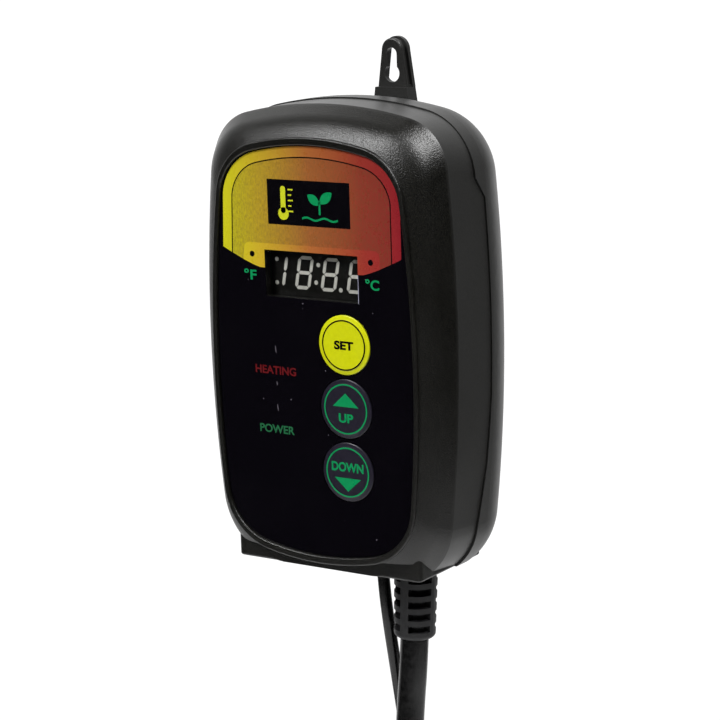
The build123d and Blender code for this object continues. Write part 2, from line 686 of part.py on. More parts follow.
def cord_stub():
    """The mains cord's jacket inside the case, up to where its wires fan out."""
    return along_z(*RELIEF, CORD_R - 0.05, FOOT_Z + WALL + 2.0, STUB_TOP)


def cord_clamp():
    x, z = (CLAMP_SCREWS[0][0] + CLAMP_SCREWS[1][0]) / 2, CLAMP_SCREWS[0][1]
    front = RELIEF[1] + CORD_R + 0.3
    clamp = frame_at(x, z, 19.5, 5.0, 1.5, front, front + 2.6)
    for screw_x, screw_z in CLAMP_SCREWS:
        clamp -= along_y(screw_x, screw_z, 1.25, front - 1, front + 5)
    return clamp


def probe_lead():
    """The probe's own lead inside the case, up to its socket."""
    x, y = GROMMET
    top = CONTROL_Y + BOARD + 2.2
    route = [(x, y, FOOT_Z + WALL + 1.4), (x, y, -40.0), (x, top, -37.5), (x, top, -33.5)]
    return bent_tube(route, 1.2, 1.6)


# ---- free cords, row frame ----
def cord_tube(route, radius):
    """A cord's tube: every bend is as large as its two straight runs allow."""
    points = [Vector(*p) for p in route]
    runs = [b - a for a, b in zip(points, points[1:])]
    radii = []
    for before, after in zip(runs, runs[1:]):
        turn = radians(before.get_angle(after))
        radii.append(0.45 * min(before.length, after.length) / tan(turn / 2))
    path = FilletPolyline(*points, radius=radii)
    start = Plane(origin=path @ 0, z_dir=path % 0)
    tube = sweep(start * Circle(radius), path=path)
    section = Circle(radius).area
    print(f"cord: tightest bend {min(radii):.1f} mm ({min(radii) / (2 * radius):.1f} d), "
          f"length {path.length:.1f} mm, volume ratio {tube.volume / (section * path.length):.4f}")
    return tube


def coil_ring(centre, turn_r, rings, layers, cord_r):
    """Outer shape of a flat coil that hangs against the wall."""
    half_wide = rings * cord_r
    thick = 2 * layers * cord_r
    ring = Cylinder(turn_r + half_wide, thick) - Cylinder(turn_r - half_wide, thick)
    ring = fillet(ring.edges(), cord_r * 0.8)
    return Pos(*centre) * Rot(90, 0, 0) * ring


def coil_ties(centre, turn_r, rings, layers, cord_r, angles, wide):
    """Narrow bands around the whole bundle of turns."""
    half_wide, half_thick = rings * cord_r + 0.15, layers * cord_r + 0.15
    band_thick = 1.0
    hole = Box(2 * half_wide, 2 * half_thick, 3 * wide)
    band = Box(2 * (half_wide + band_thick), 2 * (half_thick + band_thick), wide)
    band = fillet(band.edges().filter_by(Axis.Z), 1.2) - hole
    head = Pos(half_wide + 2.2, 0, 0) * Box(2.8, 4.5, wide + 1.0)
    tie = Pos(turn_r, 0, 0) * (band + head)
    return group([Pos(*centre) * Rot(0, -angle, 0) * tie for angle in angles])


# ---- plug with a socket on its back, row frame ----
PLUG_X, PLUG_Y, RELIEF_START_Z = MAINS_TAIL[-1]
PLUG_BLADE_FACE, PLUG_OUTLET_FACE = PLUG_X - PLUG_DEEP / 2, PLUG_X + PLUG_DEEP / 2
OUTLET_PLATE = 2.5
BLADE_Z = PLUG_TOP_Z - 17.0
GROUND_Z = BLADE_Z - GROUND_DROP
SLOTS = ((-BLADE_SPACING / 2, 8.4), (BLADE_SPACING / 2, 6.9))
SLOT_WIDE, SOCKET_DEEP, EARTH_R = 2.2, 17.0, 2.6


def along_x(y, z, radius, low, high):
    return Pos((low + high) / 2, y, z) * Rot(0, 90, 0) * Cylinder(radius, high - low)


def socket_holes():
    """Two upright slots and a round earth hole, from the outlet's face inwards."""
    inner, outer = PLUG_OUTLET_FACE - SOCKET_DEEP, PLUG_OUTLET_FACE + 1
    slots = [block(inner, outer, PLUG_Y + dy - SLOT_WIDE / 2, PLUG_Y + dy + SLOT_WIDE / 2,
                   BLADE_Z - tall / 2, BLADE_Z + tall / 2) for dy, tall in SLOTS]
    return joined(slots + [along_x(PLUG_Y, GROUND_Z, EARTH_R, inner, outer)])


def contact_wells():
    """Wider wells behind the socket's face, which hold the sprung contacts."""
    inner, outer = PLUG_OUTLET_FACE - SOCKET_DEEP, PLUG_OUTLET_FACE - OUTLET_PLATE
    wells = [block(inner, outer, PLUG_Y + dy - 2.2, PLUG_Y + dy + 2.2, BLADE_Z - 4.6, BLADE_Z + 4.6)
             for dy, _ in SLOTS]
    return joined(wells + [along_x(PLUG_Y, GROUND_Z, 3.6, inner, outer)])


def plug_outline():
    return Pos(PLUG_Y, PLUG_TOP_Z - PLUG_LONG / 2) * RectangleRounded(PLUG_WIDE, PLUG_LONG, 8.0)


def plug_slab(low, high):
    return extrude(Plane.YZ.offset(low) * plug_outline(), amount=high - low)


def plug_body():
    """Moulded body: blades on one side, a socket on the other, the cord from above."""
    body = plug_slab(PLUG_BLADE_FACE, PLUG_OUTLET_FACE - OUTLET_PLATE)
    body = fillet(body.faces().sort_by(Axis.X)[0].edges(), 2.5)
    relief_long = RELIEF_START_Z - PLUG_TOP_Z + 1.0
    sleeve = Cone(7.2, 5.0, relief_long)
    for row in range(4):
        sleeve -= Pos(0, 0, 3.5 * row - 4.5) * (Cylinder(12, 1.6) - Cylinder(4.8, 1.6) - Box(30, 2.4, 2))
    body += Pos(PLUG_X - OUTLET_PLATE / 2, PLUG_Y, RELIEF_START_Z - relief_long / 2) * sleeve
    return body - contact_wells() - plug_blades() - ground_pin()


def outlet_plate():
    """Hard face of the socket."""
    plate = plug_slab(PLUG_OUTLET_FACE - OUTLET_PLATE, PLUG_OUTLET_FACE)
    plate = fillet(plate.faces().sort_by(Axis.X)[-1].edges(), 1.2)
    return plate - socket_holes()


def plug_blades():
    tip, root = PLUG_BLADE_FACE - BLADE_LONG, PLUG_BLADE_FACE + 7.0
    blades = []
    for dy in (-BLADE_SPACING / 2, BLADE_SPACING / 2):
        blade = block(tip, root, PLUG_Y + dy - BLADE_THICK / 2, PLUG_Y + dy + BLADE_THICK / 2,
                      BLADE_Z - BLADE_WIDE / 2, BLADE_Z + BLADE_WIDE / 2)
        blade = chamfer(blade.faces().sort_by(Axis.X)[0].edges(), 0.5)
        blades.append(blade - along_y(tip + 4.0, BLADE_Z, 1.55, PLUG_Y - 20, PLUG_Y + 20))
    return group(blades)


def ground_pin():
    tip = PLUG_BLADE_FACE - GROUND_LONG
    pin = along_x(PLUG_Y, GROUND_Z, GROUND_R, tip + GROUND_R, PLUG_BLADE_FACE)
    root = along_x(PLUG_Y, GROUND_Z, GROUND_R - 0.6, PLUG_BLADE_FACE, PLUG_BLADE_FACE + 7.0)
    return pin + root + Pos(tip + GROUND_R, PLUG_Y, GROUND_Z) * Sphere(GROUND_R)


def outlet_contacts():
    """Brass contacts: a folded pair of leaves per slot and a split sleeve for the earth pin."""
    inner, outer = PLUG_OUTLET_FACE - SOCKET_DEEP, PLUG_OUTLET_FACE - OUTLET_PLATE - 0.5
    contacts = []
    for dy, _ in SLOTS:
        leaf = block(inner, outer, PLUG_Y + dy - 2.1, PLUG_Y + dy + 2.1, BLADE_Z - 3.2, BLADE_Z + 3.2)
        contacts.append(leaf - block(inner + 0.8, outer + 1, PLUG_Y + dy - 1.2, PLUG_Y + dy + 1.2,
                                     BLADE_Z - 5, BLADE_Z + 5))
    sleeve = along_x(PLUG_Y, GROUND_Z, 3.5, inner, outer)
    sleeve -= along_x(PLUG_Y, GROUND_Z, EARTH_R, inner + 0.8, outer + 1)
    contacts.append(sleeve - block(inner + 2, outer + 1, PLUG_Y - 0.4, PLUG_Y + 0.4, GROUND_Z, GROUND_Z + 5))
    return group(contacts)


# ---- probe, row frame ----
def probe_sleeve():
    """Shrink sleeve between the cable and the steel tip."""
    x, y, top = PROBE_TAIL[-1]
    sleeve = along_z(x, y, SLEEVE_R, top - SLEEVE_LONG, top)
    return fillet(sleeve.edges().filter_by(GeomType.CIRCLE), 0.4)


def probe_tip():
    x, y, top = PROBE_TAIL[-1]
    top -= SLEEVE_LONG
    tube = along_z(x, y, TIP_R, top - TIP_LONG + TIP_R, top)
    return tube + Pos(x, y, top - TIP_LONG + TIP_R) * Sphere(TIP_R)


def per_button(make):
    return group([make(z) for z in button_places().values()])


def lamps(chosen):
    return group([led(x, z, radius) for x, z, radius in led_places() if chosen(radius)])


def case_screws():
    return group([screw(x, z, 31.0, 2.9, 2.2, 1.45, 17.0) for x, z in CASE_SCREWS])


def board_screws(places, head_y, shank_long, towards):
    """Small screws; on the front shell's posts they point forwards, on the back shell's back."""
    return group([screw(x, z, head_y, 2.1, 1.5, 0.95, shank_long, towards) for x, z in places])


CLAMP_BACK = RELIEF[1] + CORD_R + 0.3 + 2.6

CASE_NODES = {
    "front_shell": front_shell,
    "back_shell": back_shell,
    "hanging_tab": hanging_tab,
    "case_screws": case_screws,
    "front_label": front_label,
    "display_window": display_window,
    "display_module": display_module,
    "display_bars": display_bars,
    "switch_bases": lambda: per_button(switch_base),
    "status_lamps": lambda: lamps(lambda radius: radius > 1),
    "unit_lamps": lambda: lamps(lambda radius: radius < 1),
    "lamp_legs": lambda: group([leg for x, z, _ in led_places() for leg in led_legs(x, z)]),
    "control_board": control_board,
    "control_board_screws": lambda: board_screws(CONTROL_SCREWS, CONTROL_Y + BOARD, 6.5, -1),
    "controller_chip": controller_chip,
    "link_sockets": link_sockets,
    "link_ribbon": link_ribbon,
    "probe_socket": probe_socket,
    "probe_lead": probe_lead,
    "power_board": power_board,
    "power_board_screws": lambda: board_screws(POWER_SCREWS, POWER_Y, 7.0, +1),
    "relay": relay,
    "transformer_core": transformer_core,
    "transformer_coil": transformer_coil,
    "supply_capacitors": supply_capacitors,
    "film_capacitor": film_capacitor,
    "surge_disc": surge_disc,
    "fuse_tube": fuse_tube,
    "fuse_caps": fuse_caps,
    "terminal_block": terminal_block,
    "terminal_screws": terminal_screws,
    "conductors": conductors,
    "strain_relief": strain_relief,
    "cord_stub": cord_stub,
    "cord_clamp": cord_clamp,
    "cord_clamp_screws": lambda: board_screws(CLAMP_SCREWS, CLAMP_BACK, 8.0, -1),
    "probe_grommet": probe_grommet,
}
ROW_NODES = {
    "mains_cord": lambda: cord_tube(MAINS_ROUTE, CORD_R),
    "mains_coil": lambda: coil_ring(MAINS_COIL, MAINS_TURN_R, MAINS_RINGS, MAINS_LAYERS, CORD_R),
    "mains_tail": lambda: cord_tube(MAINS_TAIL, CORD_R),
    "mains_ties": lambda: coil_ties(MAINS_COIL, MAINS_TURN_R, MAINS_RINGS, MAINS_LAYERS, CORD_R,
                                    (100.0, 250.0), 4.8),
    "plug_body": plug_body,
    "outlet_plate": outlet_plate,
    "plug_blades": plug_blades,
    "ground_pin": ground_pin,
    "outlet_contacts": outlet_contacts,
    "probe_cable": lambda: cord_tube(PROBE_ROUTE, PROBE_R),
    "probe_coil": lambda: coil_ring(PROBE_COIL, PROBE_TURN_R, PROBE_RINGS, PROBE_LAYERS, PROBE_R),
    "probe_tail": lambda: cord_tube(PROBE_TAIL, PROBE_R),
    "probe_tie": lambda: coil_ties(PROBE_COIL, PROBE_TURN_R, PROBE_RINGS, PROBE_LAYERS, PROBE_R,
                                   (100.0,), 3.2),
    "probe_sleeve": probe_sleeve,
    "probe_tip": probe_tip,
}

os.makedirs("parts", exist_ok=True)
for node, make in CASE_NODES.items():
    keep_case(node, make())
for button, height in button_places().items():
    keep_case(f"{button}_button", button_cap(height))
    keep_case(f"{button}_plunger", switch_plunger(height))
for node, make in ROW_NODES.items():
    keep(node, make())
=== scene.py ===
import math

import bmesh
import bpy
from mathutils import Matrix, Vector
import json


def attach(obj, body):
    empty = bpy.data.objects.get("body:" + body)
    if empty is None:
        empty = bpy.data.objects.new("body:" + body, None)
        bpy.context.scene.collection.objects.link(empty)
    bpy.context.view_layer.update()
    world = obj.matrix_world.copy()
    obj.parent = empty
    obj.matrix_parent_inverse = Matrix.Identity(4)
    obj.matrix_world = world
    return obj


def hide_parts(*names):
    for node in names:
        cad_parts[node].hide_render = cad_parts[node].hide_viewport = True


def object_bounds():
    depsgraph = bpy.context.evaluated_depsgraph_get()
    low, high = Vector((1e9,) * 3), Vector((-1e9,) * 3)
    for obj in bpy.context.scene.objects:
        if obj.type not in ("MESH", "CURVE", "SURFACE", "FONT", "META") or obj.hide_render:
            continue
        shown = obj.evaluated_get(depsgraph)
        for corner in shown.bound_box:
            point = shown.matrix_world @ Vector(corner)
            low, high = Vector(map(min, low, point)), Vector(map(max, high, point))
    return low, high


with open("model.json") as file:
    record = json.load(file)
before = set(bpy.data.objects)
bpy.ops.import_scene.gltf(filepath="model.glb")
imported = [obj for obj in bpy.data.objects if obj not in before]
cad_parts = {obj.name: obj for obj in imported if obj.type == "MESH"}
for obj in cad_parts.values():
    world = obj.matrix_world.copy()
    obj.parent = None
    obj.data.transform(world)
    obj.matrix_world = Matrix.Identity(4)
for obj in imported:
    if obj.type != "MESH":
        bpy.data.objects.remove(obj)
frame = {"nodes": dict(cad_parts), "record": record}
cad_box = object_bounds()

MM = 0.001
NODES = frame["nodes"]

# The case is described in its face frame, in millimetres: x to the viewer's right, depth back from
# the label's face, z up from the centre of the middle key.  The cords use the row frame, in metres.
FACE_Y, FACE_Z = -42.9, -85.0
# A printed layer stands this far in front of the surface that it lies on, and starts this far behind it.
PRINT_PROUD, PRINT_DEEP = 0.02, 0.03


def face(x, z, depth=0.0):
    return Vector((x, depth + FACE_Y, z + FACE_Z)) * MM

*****

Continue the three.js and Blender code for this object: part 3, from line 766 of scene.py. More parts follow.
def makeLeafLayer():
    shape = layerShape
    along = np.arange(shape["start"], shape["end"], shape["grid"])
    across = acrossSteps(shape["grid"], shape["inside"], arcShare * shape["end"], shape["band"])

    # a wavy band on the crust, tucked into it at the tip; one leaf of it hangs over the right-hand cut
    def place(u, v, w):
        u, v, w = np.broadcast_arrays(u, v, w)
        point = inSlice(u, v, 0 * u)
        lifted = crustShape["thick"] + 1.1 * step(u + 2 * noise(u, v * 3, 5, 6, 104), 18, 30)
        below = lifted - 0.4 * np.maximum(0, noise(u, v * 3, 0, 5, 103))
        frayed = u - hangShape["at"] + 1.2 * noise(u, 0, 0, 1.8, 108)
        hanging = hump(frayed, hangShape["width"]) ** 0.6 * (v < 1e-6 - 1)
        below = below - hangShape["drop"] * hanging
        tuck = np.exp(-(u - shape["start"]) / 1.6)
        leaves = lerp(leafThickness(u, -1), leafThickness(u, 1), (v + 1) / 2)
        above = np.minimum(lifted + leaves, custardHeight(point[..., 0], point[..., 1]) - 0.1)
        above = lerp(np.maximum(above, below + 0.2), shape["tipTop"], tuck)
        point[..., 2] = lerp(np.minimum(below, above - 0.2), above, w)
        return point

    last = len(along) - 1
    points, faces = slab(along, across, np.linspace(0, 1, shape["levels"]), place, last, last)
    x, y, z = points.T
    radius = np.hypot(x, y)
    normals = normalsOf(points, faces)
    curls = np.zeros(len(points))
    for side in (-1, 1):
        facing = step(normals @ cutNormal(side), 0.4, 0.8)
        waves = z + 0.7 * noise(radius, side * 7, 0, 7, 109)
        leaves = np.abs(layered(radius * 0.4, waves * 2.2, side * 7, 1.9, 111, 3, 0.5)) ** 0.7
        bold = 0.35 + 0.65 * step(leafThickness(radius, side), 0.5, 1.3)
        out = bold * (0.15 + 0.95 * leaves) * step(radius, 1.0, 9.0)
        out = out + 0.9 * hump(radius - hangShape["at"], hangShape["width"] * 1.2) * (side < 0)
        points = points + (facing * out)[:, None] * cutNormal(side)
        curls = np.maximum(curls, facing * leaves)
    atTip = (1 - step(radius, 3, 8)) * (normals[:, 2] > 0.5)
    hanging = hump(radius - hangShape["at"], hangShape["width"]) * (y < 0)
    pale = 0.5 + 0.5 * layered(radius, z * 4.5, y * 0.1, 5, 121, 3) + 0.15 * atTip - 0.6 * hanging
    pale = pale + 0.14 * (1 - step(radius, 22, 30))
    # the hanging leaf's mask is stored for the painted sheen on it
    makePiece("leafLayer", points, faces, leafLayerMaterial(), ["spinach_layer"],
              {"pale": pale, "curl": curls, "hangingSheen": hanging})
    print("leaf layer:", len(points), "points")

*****

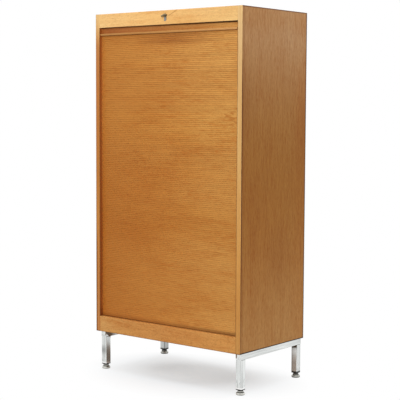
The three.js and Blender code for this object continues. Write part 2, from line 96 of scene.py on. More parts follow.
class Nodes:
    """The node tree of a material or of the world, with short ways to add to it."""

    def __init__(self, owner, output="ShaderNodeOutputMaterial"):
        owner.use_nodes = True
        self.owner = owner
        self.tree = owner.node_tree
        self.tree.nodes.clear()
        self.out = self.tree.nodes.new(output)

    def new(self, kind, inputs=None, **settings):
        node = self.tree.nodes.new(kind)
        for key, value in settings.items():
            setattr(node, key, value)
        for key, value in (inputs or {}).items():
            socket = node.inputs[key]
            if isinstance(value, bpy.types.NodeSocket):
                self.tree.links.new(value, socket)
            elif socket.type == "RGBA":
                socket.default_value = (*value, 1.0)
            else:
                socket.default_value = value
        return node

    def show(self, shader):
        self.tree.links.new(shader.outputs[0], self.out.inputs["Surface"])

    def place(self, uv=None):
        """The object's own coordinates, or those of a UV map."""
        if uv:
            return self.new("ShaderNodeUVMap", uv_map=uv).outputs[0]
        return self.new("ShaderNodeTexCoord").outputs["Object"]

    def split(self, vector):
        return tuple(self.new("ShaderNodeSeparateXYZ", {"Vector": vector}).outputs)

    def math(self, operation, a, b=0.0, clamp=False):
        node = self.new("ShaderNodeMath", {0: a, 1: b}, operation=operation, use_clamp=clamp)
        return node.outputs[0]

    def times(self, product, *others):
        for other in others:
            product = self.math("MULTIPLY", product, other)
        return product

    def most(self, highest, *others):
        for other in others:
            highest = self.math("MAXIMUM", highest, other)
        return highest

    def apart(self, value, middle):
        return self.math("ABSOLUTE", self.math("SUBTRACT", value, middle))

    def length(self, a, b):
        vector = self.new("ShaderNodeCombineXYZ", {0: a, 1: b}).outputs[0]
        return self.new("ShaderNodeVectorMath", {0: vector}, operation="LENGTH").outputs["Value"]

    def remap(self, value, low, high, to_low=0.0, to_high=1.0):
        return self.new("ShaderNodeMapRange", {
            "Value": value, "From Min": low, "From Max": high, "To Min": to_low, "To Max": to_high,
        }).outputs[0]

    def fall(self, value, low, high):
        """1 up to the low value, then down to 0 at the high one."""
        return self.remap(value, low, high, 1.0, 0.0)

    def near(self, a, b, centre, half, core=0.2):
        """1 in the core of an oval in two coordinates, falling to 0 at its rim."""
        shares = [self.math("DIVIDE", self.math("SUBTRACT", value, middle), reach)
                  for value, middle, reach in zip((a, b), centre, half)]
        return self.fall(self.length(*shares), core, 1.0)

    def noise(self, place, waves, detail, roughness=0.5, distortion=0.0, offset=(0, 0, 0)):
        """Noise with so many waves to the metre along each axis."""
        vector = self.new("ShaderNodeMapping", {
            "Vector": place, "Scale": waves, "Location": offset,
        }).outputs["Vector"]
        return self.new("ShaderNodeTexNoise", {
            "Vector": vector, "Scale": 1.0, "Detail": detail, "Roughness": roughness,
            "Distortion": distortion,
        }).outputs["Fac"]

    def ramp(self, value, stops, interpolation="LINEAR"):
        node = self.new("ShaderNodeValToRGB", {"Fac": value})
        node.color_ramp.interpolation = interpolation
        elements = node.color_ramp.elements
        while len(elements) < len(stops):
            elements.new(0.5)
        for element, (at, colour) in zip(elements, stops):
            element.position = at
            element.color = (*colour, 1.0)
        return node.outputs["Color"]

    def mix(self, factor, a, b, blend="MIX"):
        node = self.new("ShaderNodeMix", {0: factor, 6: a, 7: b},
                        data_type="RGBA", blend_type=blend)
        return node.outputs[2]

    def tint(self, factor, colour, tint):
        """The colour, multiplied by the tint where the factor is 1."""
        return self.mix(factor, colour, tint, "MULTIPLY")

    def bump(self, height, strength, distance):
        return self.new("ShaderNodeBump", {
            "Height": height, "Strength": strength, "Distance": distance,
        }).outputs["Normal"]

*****

What you should do> Copy out exactly the lines running from the one with "for button, height" to the one with "for node in", including both ends, and nothing more.

Finished exercise>
for button, height in button_places().items():
    keep_case(f"{button}_button", button_cap(height))
    keep_case(f"{button}_plunger", switch_plunger(height))
for node, make in ROW_NODES.items():
    keep(node, make())
=== scene.py ===
import math

import bmesh
import bpy
from mathutils import Matrix, Vector
import json


def attach(obj, body):
    empty = bpy.data.objects.get("body:" + body)
    if empty is None:
        empty = bpy.data.objects.new("body:" + body, None)
        bpy.context.scene.collection.objects.link(empty)
    bpy.context.view_layer.update()
    world = obj.matrix_world.copy()
    obj.parent = empty
    obj.matrix_parent_inverse = Matrix.Identity(4)
    obj.matrix_world = world
    return obj


def hide_parts(*names):
    for node in names:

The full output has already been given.